I was able to walk and play around and play for a good few year. And all of a sudden I had to get mobility systems like a walking aid, and an electric bed. I’m a few year suffering with a very bad pain in me back and me hips. And down this left leg. And I have varicose veins. I still have them but I’m on different tablets to help me out so that’s alright.
Helping other people
I was always very kind hearted to people. When Jenny and Louise got married, shortly after my dad died, a few years since they got married I was in town doing shopping for Mam. Before I was going home I said I would just go and get a cup of tea. I was going by the AIB bank and when I saw a man being pushed on the ground. A Garda was in the sort of shoe shop and I ran up and he had seen what happened.
Two years ago in October, I was at the fair show walking up to get my moped. I was walking by the Emerald Bar Room and I felt a thump on my back, and looked around and I was after stopping another man coming face first to the ground.
Still fighting (Click here to watch the video)
I’m trying to get my share of my mother’s will, place. But don’t think I’m going to get it. It hurt me a lot. I worked hard on the land, the same as Jenny and Louise. It hurt me a lot when I’m not being told anything. I am very down in myself. People I know could not do this to me, because they knew mw a lot, but I get on with people in the other houses I was in.
The staff are telling me to talk to them. But how can I talk when I don’t know what to say? I know sometimes people don’t understand but I have a lot of pain and my walking is not very good.
The solicitor I have don’t tell me anything, and that’s not fair on me. I am entitled to know, people notice I am not myself. I know they say it very much in work but they know I am not myself I am fighting it, well I am fighting hard with it.
I’m getting on well. I go down the town and I do my own bit for meself, and I meet my sister for lunch and I do me own banking, and I do my own thing, when I have to go down and get me drugs and do me own thing. Sometimes I walk down, sometimes I get a taxi down, if the weather’s bad and I do things round the house, I help them clean up, and tidy up, and make my own bed and put my clothes away when there washed and keep me room very tidy and respectable. And I’m getting me room sorted out now, so hopefully I’ll be happy there. I’m not a year in it yet now, I’m only a few months. So I’m happy with the ladies I’m with.
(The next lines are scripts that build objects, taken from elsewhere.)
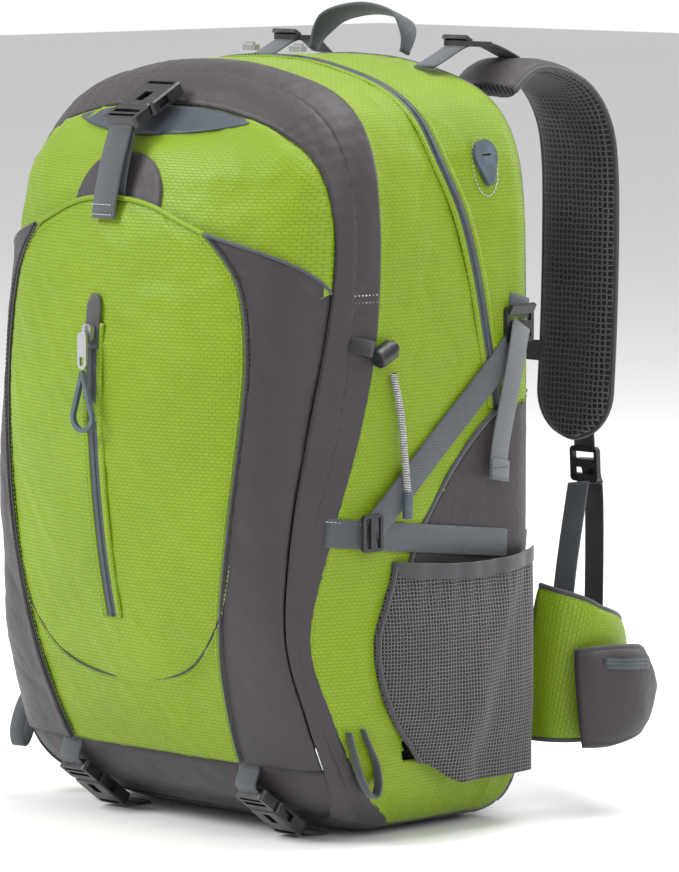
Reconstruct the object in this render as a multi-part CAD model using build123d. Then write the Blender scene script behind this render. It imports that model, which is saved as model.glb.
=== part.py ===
"""A 40 litre hiking backpack, standing on its base.

Millimetres. +Z is up, -Y is the front (away from the wearer), +Y is the back panel side, +X is the
wearer's left. The origin is on the base panel's flat underside, midway between the side walls.
"""
from build123d import *
import math
import os

# ---- driving dimensions -------------------------------------------------------------------------
HALF_WIDTH = 163.0      # side walls stand at x = +-163
BODY_BOTTOM = 4.0       # lowest point of the sewn body, just above the base panel
BODY_TOP = 545.0        # crown of the arch
BACK_Y = 105.0          # back wall of the main compartment
ARCH_START = 430.0      # height where the side walls begin to close into the arch
CROWN_START = 400.0     # height where the front begins to lean back
POCKET_DEPTH = 13.0     # how far the front pocket stands off the front compartment
POCKET_FOOT = 58.0      # height of the front pocket's lower seam, where it stands off by a third of that
ZIP_RADIUS = 880.0      # side-view radius of the front pocket's zipper line
ZIP_CREST_Z = 315.0     # height of the front pocket's crest
ZIP_CREST_Y = -172.0    # and how far forward it stands
ZIP_SLIDER_Z = 357.0    # where the front slider is parked
WALL = 2.5              # fabric, foam backing and lining together
GAP = 0.3               # clearance between separate soft parts
WEB = 20.0              # side and harness webbing width
WIDE_WEB = 25.0         # front strap and hip webbing width
WEB_T = 1.8             # webbing thickness
STRAP_X = 100.0         # centre of each shoulder strap
STRAP_W = 72.0          # shoulder strap width
STRAP_T = 14.0          # shoulder strap foam thickness
BELT_Z = 95.0           # middle height of the hip belt's webbing
BELT_FRONT_Y = 250.0    # how far behind the back wall the buckled belt reaches
STERNUM_Z = 325.0       # height of the sternum strap
HANDLE_Y = 90.0         # the grab handle's pivot, on the crown's back edge
HANDLE_Z = 548.0

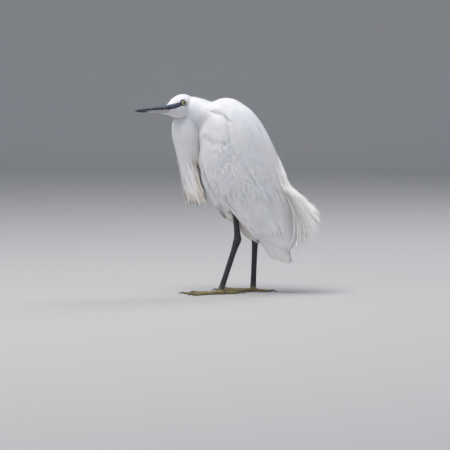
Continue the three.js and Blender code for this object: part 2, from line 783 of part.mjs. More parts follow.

I go to active retirement on a Thursday night and we’re doing a cooking course now for eight weeks in the school. We do different things, we cook tarts and we’re going to do complicated things now, we did pizza last night and we’re going to do coffee cake next week. We’ve made apple crumble and we’ve made chocolate cake and we made homemade soup and that’s how far we’ve got now. So we’ve only three weeks to go and we’ll see what she’s going to give us to do after that. So there’s a jewellery class meant to be coming up in the school and I might like to do the jewellery making. Cause I’m interested in it.
Down to mam’s grave.
We’re waiting to get up a headstone for her, ‘cause she’s eight year dead now this year in June, the 13th of June, so she’ll be eight years dead. And hopefully we’ll get a headstone up to her.
We went to the pictures one night and I went to Ballinasloe one night as well and we spent a few hours down there, so we go different places when anything’s on. And hopefully now I’ll be going on a boat trip. I was asked to go on a boat trip in June and a barbeque. My sister and Sarah asked me would I like to go and then I might like to go on holiday on a boat trip somewhere, so hopefully. I’m looking forward to different things, a bit of hot weather, sun.